STATED TASK: Starting at the line with "Describe how this" in it, reproduce each line below through the last one, exactly, and include nothing else.
______
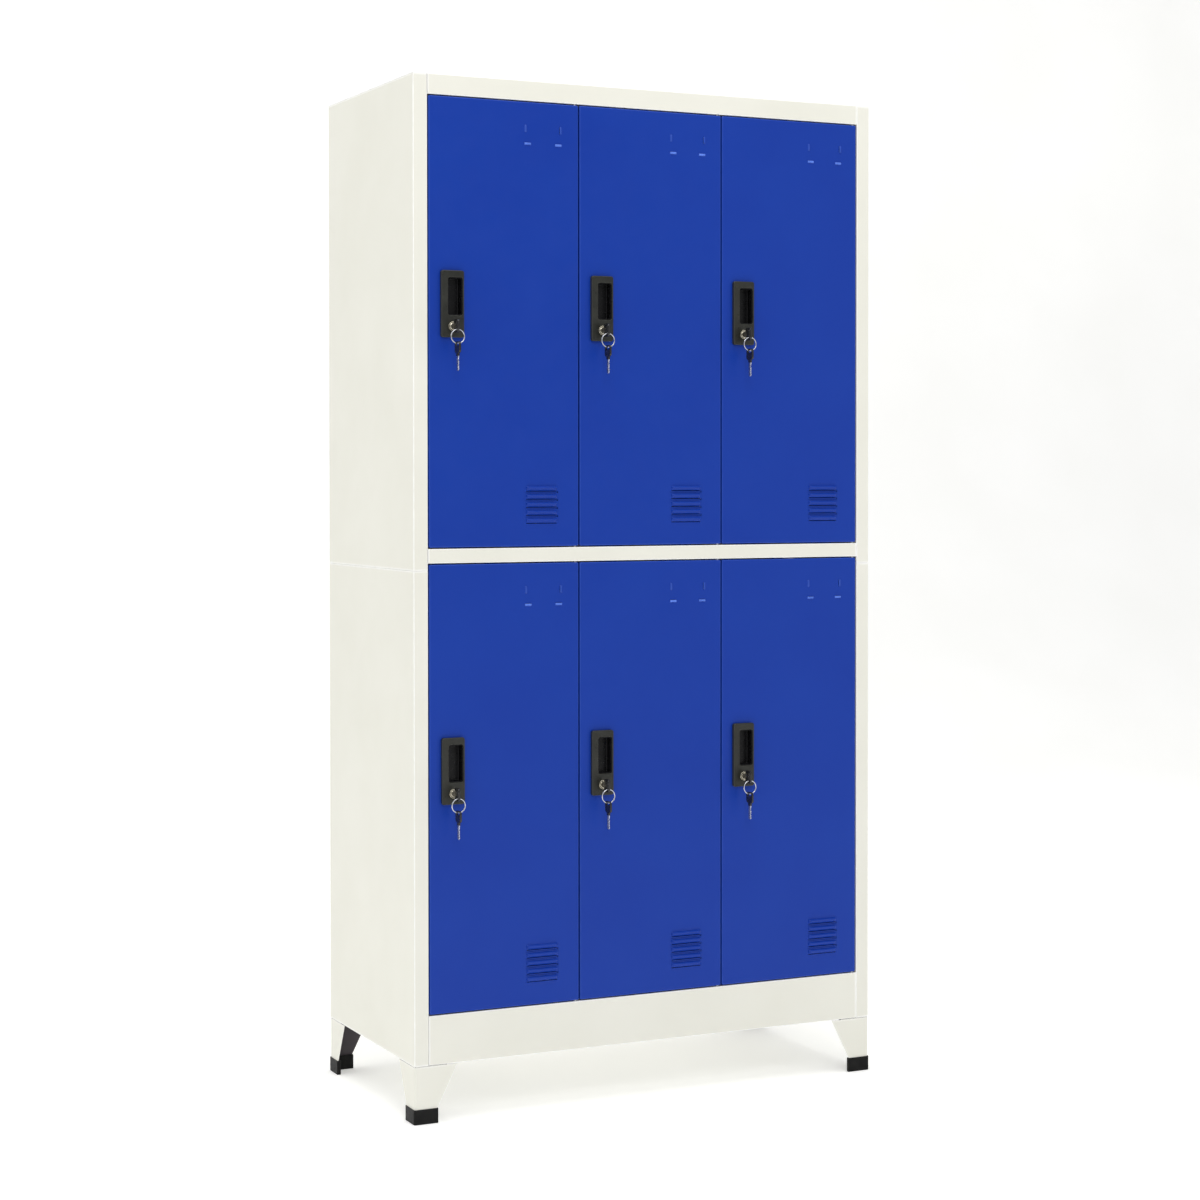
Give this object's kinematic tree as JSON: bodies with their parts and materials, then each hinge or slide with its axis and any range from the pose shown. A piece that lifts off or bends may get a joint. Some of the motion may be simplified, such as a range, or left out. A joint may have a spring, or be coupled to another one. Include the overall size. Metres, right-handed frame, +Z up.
{
  "type": "school locker",
  "caption": "Free-standing steel school locker: tiers of vented right-hung doors, each with a keyed cam lock in a recessed pull, on tapered legs with foot caps.",
  "frame": {"origin": "on the floor, at the middle of the object's footprint", "axes": "+Z up; +Y to the back, so the doors face -Y; +X to the right of someone facing the doors"},
  "size_m": [0.903, 0.493, 1.8],
  "materials": {
    "carcass_paint": "satin cream powder coat",
    "door_paint": "satin royal blue powder coat",
    "foot_plastic": "matte moulded black",
    "lock_plastic": "satin moulded black",
    "lock_chrome": "bright nickel plate",
    "key_plastic": "black moulded bow on a plated steel blade",
    "ring_steel": "plated spring wire"
  },
  "bodies": {
    "carcass": {"top_panel": "carcass_paint", "mid_shelf": "carcass_paint", "bottom_panel": "carcass_paint", "lower_back": "carcass_paint", "upper_back": "carcass_paint", "lower_left_side": "carcass_paint", "lower_right_side": "carcass_paint", "upper_left_side": "carcass_paint", "upper_right_side": "carcass_paint", "lower_left_divider": "carcass_paint", "lower_right_divider": "carcass_paint", "upper_left_divider": "carcass_paint", "upper_right_divider": "carcass_paint", "front_left_leg": "carcass_paint", "front_right_leg": "carcass_paint", "back_left_leg": "carcass_paint", "back_right_leg": "carcass_paint", "front_left_foot_cap": "foot_plastic", "front_right_foot_cap": "foot_plastic", "back_left_foot_cap": "foot_plastic", "back_right_foot_cap": "foot_plastic"},
    "lower_left_door": {"lower_left_door": "door_paint", "lower_left_lock_housing": "lock_plastic"},
    "lower_left_lock": {"lower_left_lock_plug": "lock_chrome"},
    "lower_left_key": {"lower_left_key": "key_plastic"},
    "lower_left_key_ring": {"lower_left_key_ring": "ring_steel"},
    "lower_left_spare_key": {"lower_left_spare_key": "key_plastic"},
    "lower_middle_door": {"lower_middle_door": "door_paint", "lower_middle_lock_housing": "lock_plastic"},
    "lower_middle_lock": {"lower_middle_lock_plug": "lock_chrome"},
    "lower_middle_key": {"lower_middle_key": "key_plastic"},
    "lower_middle_key_ring": {"lower_middle_key_ring": "ring_steel"},
    "lower_middle_spare_key": {"lower_middle_spare_key": "key_plastic"},
    "lower_right_door": {"lower_right_door": "door_paint", "lower_right_lock_housing": "lock_plastic"},
    "lower_right_lock": {"lower_right_lock_plug": "lock_chrome"},
    "lower_right_key": {"lower_right_key": "key_plastic"},
    "lower_right_key_ring": {"lower_right_key_ring": "ring_steel"},
    "lower_right_spare_key": {"lower_right_spare_key": "key_plastic"},
    "upper_left_door": {"upper_left_door": "door_paint", "upper_left_lock_housing": "lock_plastic"},
    "upper_left_lock": {"upper_left_lock_plug": "lock_chrome"},
    "upper_left_key": {"upper_left_key": "key_plastic"},
    "upper_left_key_ring": {"upper_left_key_ring": "ring_steel"},
    "upper_left_spare_key": {"upper_left_spare_key": "key_plastic"},
    "upper_middle_door": {"upper_middle_door": "door_paint", "upper_middle_lock_housing": "lock_plastic"},
    "upper_middle_lock": {"upper_middle_lock_plug": "lock_chrome"},
    "upper_middle_key": {"upper_middle_key": "key_plastic"},
    "upper_middle_key_ring": {"upper_middle_key_ring": "ring_steel"},
    "upper_middle_spare_key": {"upper_middle_spare_key": "key_plastic"},
    "upper_right_door": {"upper_right_door": "door_paint", "upper_right_lock_housing": "lock_plastic"},
    "upper_right_lock": {"upper_right_lock_plug": "lock_chrome"},
    "upper_right_key": {"upper_right_key": "key_plastic"},
    "upper_right_key_ring": {"upper_right_key_ring": "ring_steel"},
    "upper_right_spare_key": {"upper_right_spare_key": "key_plastic"}
  },
  "joints": [
    {"name": "lower_left_door_hinge", "type": "hinge", "parent": "carcass", "child": "lower_left_door", "pos_m": [-0.148, -0.201, 0.187], "axis": [0, 0, 1], "range_deg": [0, 110]},
    {"name": "lower_left_lock_turn", "type": "hinge", "parent": "lower_left_door", "child": "lower_left_lock", "pos_m": [-0.3805, -0.205, 0.5665], "axis": [0, 1, 0], "range_deg": [0, 90]},
    {"name": "lower_left_key_pull", "type": "slide", "parent": "lower_left_lock", "child": "lower_left_key", "axis": [0, -1, 0], "range_m": [0, 0.026]},
    {"name": "lower_left_ring_swing", "type": "hinge", "parent": "lower_left_key", "child": "lower_left_key_ring", "pos_m": [-0.3805, -0.235, 0.5602], "axis": [1, 0, 0], "range_deg": [-75, 12]},
    {"name": "lower_left_spare_key_swing", "type": "hinge", "parent": "lower_left_key_ring", "child": "lower_left_spare_key", "pos_m": [-0.3805, -0.235, 0.5362], "axis": [1, 0, 0], "range_deg": [-75, 10]},
    {"name": "lower_middle_door_hinge", "type": "hinge", "parent": "carcass", "child": "lower_middle_door", "pos_m": [0.134, -0.201, 0.187], "axis": [0, 0, 1], "range_deg": [0, 110]},
    {"name": "lower_middle_lock_turn", "type": "hinge", "parent": "lower_middle_door", "child": "lower_middle_lock", "pos_m": [-0.0985, -0.205, 0.5665], "axis": [0, 1, 0], "range_deg": [0, 90]},
    {"name": "lower_middle_key_pull", "type": "slide", "parent": "lower_middle_lock", "child": "lower_middle_key", "axis": [0, -1, 0], "range_m": [0, 0.026]},
    {"name": "lower_middle_ring_swing", "type": "hinge", "parent": "lower_middle_key", "child": "lower_middle_key_ring", "pos_m": [-0.0985, -0.235, 0.5602], "axis": [1, 0, 0], "range_deg": [-75, 12]},
    {"name": "lower_middle_spare_key_swing", "type": "hinge", "parent": "lower_middle_key_ring", "child": "lower_middle_spare_key", "pos_m": [-0.0985, -0.235, 0.5362], "axis": [1, 0, 0], "range_deg": [-75, 10]},
    {"name": "lower_right_door_hinge", "type": "hinge", "parent": "carcass", "child": "lower_right_door", "pos_m": [0.416, -0.201, 0.187], "axis": [0, 0, 1], "range_deg": [0, 110]},
    {"name": "lower_right_lock_turn", "type": "hinge", "parent": "lower_right_door", "child": "lower_right_lock", "pos_m": [0.1835, -0.205, 0.5665], "axis": [0, 1, 0], "range_deg": [0, 90]},
    {"name": "lower_right_key_pull", "type": "slide", "parent": "lower_right_lock", "child": "lower_right_key", "axis": [0, -1, 0], "range_m": [0, 0.026]},
    {"name": "lower_right_ring_swing", "type": "hinge", "parent": "lower_right_key", "child": "lower_right_key_ring", "pos_m": [0.1835, -0.235, 0.5602], "axis": [1, 0, 0], "range_deg": [-75, 12]},
    {"name": "lower_right_spare_key_swing", "type": "hinge", "parent": "lower_right_key_ring", "child": "lower_right_spare_key", "pos_m": [0.1835, -0.235, 0.5362], "axis": [1, 0, 0], "range_deg": [-75, 10]},
    {"name": "upper_left_door_hinge", "type": "hinge", "parent": "carcass", "child": "upper_left_door", "pos_m": [-0.148, -0.201, 0.9895], "axis": [0, 0, 1], "range_deg": [0, 110]},
    {"name": "upper_left_lock_turn", "type": "hinge", "parent": "upper_left_door", "child": "upper_left_lock", "pos_m": [-0.3805, -0.205, 1.369], "axis": [0, 1, 0], "range_deg": [0, 90]},
    {"name": "upper_left_key_pull", "type": "slide", "parent": "upper_left_lock", "child": "upper_left_key", "axis": [0, -1, 0], "range_m": [0, 0.026]},
    {"name": "upper_left_ring_swing", "type": "hinge", "parent": "upper_left_key", "child": "upper_left_key_ring", "pos_m": [-0.3805, -0.235, 1.3627], "axis": [1, 0, 0], "range_deg": [-75, 12]},
    {"name": "upper_left_spare_key_swing", "type": "hinge", "parent": "upper_left_key_ring", "child": "upper_left_spare_key", "pos_m": [-0.3805, -0.235, 1.3387], "axis": [1, 0, 0], "range_deg": [-75, 10]},
    {"name": "upper_middle_door_hinge", "type": "hinge", "parent": "carcass", "child": "upper_middle_door", "pos_m": [0.134, -0.201, 0.9895], "axis": [0, 0, 1], "range_deg": [0, 110]},
    {"name": "upper_middle_lock_turn", "type": "hinge", "parent": "upper_middle_door", "child": "upper_middle_lock", "pos_m": [-0.0985, -0.205, 1.369], "axis": [0, 1, 0], "range_deg": [0, 90]},
    {"name": "upper_middle_key_pull", "type": "slide", "parent": "upper_middle_lock", "child": "upper_middle_key", "axis": [0, -1, 0], "range_m": [0, 0.026]},
    {"name": "upper_middle_ring_swing", "type": "hinge", "parent": "upper_middle_key", "child": "upper_middle_key_ring", "pos_m": [-0.0985, -0.235, 1.3627], "axis": [1, 0, 0], "range_deg": [-75, 12]},
    {"name": "upper_middle_spare_key_swing", "type": "hinge", "parent": "upper_middle_key_ring", "child": "upper_middle_spare_key", "pos_m": [-0.0985, -0.235, 1.3387], "axis": [1, 0, 0], "range_deg": [-75, 10]},
    {"name": "upper_right_door_hinge", "type": "hinge", "parent": "carcass", "child": "upper_right_door", "pos_m": [0.416, -0.201, 0.9895], "axis": [0, 0, 1], "range_deg": [0, 110]},
    {"name": "upper_right_lock_turn", "type": "hinge", "parent": "upper_right_door", "child": "upper_right_lock", "pos_m": [0.1835, -0.205, 1.369], "axis": [0, 1, 0], "range_deg": [0, 90]},
    {"name": "upper_right_key_pull", "type": "slide", "parent": "upper_right_lock", "child": "upper_right_key", "axis": [0, -1, 0], "range_m": [0, 0.026]},
    {"name": "upper_right_ring_swing", "type": "hinge", "parent": "upper_right_key", "child": "upper_right_key_ring", "pos_m": [0.1835, -0.235, 1.3627], "axis": [1, 0, 0], "range_deg": [-75, 12]},
    {"name": "upper_right_spare_key_swing", "type": "hinge", "parent": "upper_right_key_ring", "child": "upper_right_spare_key", "pos_m": [0.1835, -0.235, 1.3387], "axis": [1, 0, 0], "range_deg": [-75, 10]}
  ]
}
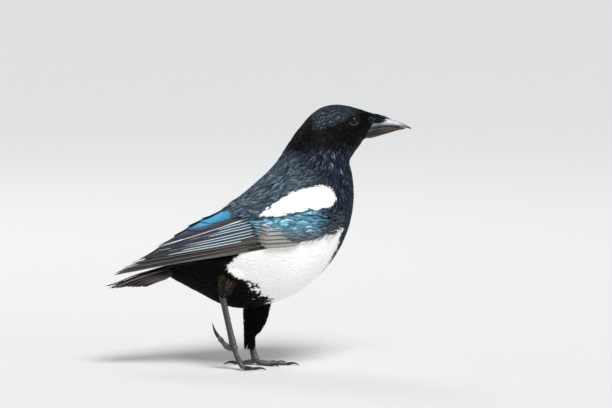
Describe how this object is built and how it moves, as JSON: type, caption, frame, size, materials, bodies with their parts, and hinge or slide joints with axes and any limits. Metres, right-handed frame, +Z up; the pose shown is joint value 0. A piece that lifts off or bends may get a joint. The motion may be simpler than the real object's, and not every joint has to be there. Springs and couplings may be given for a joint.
{
  "type": "eurasian magpie",
  "caption": "Still life-size model of a standing black and white magpie in mid step, head up, wings folded, with a short worn tail.",
  "frame": {"origin": "under the middle of the bird's box, on the floor", "axes": "the bird faces +X, its left side is +Y, +Z is up"},
  "size_m": [0.246, 0.083, 0.2114],
  "materials": {
    "black_plumage": "silky blue-black body feathers, white on the shoulders and flanks",
    "wing_plumage": "glossy blue-green wing feathers with worn brown ends",
    "tail_plumage": "worn brown-purple tail feathers",
    "horn": "dark grey horn with a soft gloss",
    "eye": "very dark brown, wet gloss",
    "leg_skin": "black scaled skin, slightly glossy"
  },
  "bodies": {
    "root": {"head": "black_plumage", "neck": "black_plumage", "torso": "black_plumage", "tail": "tail_plumage", "bill_upper": "horn", "bill_lower": "horn", "eye_left": "eye", "eye_right": "eye", "wing_left": "wing_plumage", "wing_right": "wing_plumage", "thigh_left": "black_plumage", "thigh_right": "black_plumage", "tarsus_left": "leg_skin", "tarsus_right": "leg_skin", "foot_left": "leg_skin", "foot_right": "leg_skin", "claw_left_1": "horn", "claw_left_2": "horn", "claw_left_3": "horn", "claw_left_4": "horn", "claw_right_1": "horn", "claw_right_2": "horn", "claw_right_3": "horn", "claw_right_4": "horn"}
  },
  "joints": []
}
______
RESPONSE TO THIS TASK:
Describe how this object is built and how it moves, as JSON: type, caption, frame, size, materials, bodies with their parts, and hinge or slide joints with axes and any limits. Metres, right-handed frame, +Z up; the pose shown is joint value 0. A piece that lifts off or bends may get a joint. The motion may be simpler than the real object's, and not every joint has to be there. Springs and couplings may be given for a joint.
{
  "type": "eurasian magpie",
  "caption": "Still life-size model of a standing black and white magpie in mid step, head up, wings folded, with a short worn tail.",
  "frame": {"origin": "under the middle of the bird's box, on the floor", "axes": "the bird faces +X, its left side is +Y, +Z is up"},
  "size_m": [0.246, 0.083, 0.2114],
  "materials": {
    "black_plumage": "silky blue-black body feathers, white on the shoulders and flanks",
    "wing_plumage": "glossy blue-green wing feathers with worn brown ends",
    "tail_plumage": "worn brown-purple tail feathers",
    "horn": "dark grey horn with a soft gloss",
    "eye": "very dark brown, wet gloss",
    "leg_skin": "black scaled skin, slightly glossy"
  },
  "bodies": {
    "root": {"head": "black_plumage", "neck": "black_plumage", "torso": "black_plumage", "tail": "tail_plumage", "bill_upper": "horn", "bill_lower": "horn", "eye_left": "eye", "eye_right": "eye", "wing_left": "wing_plumage", "wing_right": "wing_plumage", "thigh_left": "black_plumage", "thigh_right": "black_plumage", "tarsus_left": "leg_skin", "tarsus_right": "leg_skin", "foot_left": "leg_skin", "foot_right": "leg_skin", "claw_left_1": "horn", "claw_left_2": "horn", "claw_left_3": "horn", "claw_left_4": "horn", "claw_right_1": "horn", "claw_right_2": "horn", "claw_right_3": "horn", "claw_right_4": "horn"}
  },
  "joints": []
}